The similarity between the Armstrong and Maguire cases stems from the role that power exerts over culture. Malign, harmful behaviours are normalised by the fear of opposing the powerful. Armstrong’s fellow riders knew that if they didn’t dope or blew the whistle, they would be crushed; some tried and were punished. (We have witnessed a similar situation in the US Senate among the ‘gutless’ forty-three.) Those players and club officials who felt uneasy at Maguire’s repeated gaffes and his inability to confront established racist attitudes, knew that any voiced opposition would harm their careers. Evil triumphs when the good turn their eyes away.

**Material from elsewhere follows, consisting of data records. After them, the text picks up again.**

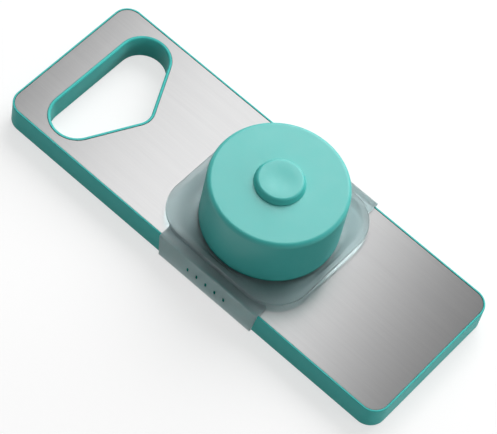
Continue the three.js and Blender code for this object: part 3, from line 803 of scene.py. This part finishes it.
world = bpy.data.worlds.new("studio")
bpy.context.scene.world = world
world.use_nodes = True
sky = world.node_tree
background = sky.nodes["Background"]
background.inputs["Color"].default_value = (1, 1, 1, 1)
gaze_height = coordinates(sky, "Generated")[2]
horizon = spread(sky, gaze_height, HORIZON_EXTRA, 0.0, start=FADE_START, end=FADE_END)
passed_on = seen_by(sky, "Is Glossy Ray", "Is Transmission Ray")
mirrored = maths(sky, "MULTIPLY_ADD", passed_on, horizon, AMBIENT)
level = maths(sky, "MAXIMUM", seen_by(sky, "Is Camera Ray"), mirrored)
feed(sky, level, background.inputs["Strength"])


# Lamps

def softbox(name, place, aim, width, height, watts, along=(0, 0, 1)):
    """A rectangular lamp that faces its aim, with its height along the given direction."""
    lamp = bpy.data.lights.new(name, "AREA")
    lamp.shape = "RECTANGLE"
    lamp.size, lamp.size_y = width, height
    lamp.energy = watts
    made = bpy.data.objects.new(name, lamp)
    bpy.context.scene.collection.objects.link(made)
    back = (Vector(place) - Vector(aim)).normalized()
    side = Vector(along).cross(back).normalized()
    turn = Matrix((side, back.cross(side), back)).transposed().to_quaternion()
    made.matrix_world = Matrix.LocRotScale(Vector(place), turn, None)
    return made


MIDDLE = (0.0, 0.0, 0.03)
softbox(
    "strip above", (-0.211, 0.33, 0.62), (-0.211, 0.33, 0),
    width=0.31, height=0.90, watts=1.14, along=(-0.22, 1, 0),
)
key = softbox("key behind", (-0.25, 1.42, 1.18), MIDDLE, width=1.8, height=1.8, watts=48)
right = softbox("fill right", (1.35, 0.5, 0.45), MIDDLE, width=0.6, height=0.4, watts=5.0)
front = softbox("fill front", (0.1, -1.5, 0.10), MIDDLE, width=1.2, height=0.2, watts=3.1)

# The fill lamps leave no mirror images

for lamp in (right, front):
    lamp.visible_glossy = False

# The key lamp's mirror image shows in the plastics and not in the brushed sheet

past_key = bpy.data.collections.new("not lit by the key")
past_key.objects.link(sheet)
past_key.collection_objects[0].light_linking.link_state = "EXCLUDE"
key.light_linking.receiver_collection = past_key

# Camera at the photograph's angle

CAMERA_PLACE, CAMERA_TURN = (0.34816, -0.61258, 1.15241), (30.6838, -7.4608, 41.7041)
SENSOR, LENS = 36, 175.0
NEAREST, FARTHEST = 0.05, 50

camera_data = bpy.data.cameras.new("camera")
camera = bpy.data.objects.new("camera", camera_data)
bpy.context.scene.collection.objects.link(camera)
camera_data.sensor_width = SENSOR
camera_data.lens = LENS
camera_data.clip_start, camera_data.clip_end = NEAREST, FARTHEST
camera.location = CAMERA_PLACE
camera.rotation_euler = tuple(math.radians(a) for a in CAMERA_TURN)
bpy.context.scene.camera = camera
bpy.context.scene.view_settings.view_transform = "Standard"
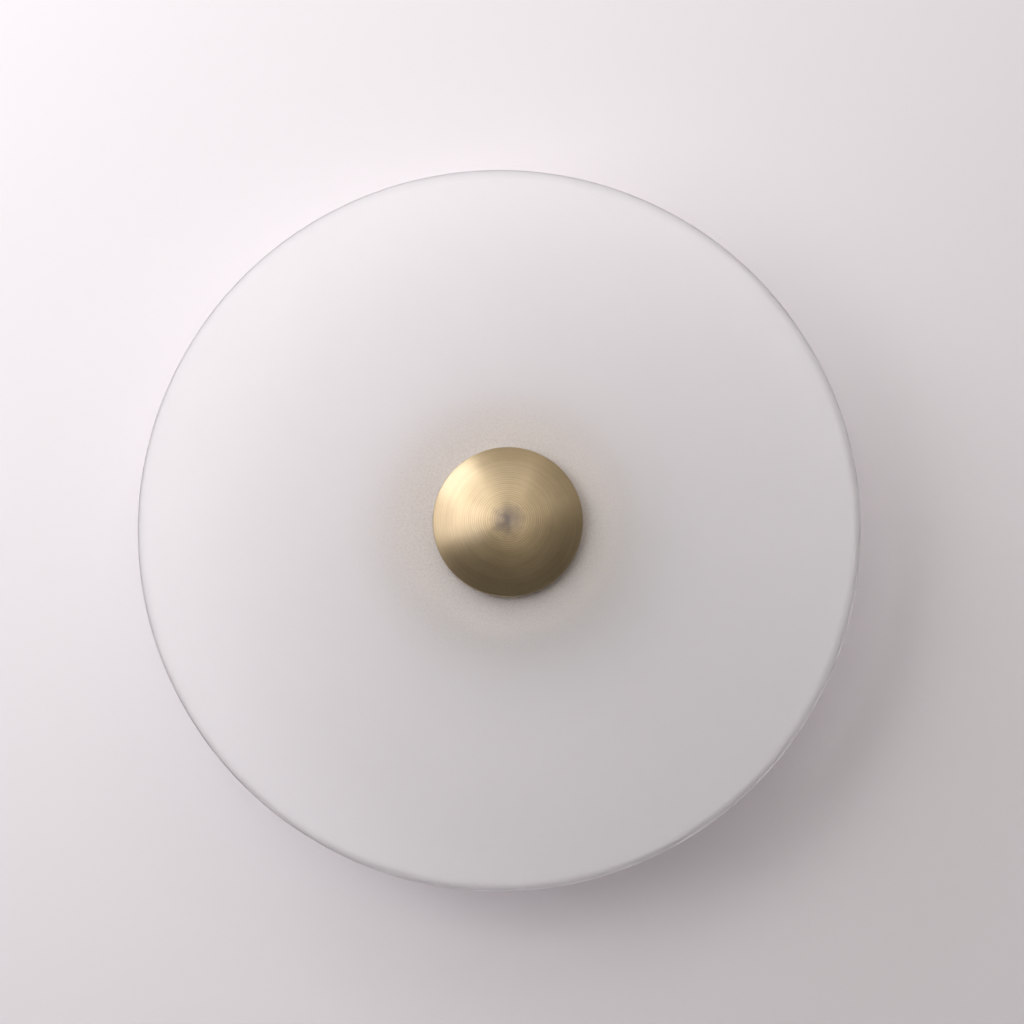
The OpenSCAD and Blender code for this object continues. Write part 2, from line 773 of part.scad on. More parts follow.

But there are also differences in these two cases. Armstrong’s reach and harm were worldwide, in line with his celebrity super-status in a global sport. Eddie’s fame and reach are local, focused on his iconic position in the Australian media and homegrown football code. The Australian Football League lags behind other sports in Australia in recognising and dealing with issues of entrenched racism. Other codes and sports have followed international leads in ‘taking a knee’ to protest against racism in sport. The Eddies of this world continue to harbour the dominant elite’s myth of a separation between politics and sport, an outdated stance that harks back to the anti-apartheid clashes of the 1970s.
But, at a personal level, the big difference is that Armstrong deliberately and consistently set out to cheat, knowing full well the harm that he would cause, and deliberately lied to cover up his misdeeds. Eddie Maguire stumbled into a world he doesn’t understand; hence, his bewilderment and defensive response, and the willingness of many fans and others to cut him plenty of slack. This doesn’t excuse the harm emanating from his twenty-three years at the helm, and it does underscore how unfitted he is to drag the club he loves into line. But his achievements at the club will be quietly remembered, whereas Armstrong’s will not.
In Shakespeare’s ringing words:
“The evil that men do lives after them. The good is oft interred with their bones. So let it be with Caesar.”